Around me were boys with real, fierce, almost animal hunger. The knife between the teeth wasn’t a metaphor—it was a way of being in the world. I belonged to the same cycling nation, yes, but not to the same species. I didn’t feel at home in that pack. I was there, but not fully there.

And yet I wasn’t weak. I had the engine, I had the legs, I could be at the front. And often I was. I could hold the pace, I could suffer, I could even be competitive—at least on the surface.

I remember one race in particular. That day I was playing the part perfectly. Everything was working. I was at the front, in the action, present. But when the final kilometers arrived, it happened again.

A precise sensation, always the same. Something closing in my stomach. Not fear. Not fatigue. A clean, definite closure, like an invisible hand saying: not here.

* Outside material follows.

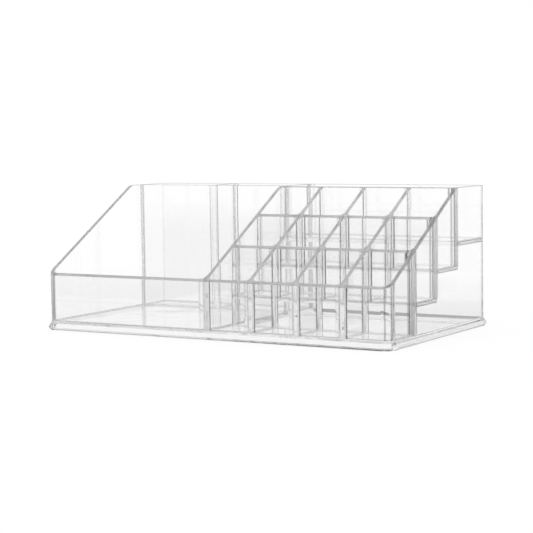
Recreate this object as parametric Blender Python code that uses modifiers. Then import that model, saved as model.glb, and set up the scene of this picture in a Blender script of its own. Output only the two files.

I reached the sprint. I could have won. I knew it, others knew it. But when I lifted my eyes and saw the finish line appear in front of me, I sat up. I surrendered to that inner force that wouldn’t let me go further. There were only a few dozen meters left. I went from potential first to eleventh, maybe twelfth.

I remember the looks from the team directors: confused, powerless. An incomprehensible gesture. How do you explain something like that?

Even today, I can’t fully explain it. But I know what it wasn’t: it wasn’t a lack of legs. It was as if someone else had pulled the brakes for me. As if something—body, instinct, truth—was telling me with absolute clarity that this wasn’t my road. That those finish lines didn’t belong to me.

It didn’t happen just once. Those blocks returned. I lived them, I suffered them, but I hid them. We didn’t talk about such things. They weren’t shareable, especially at that age. So I did what I knew how to do best: I kept everything inside and kept going.

In training, though, it was another story.

There I was free. There I had strength, determination, joy. I attacked, I dropped others, I laughed. The body responded without friction, without knots. In training I was myself. In races I was someone trying to be myself, without ever fully succeeding.

In hindsight, everything was already there. The body knew before the mind. It knew that this form of victory wasn’t mine. It knew that not everything you can do is also what you must do.

At the beginning of 1990, the dam collapsed. No one—myself included—knew where to begin gathering the debris, the remaining pieces of that collapse.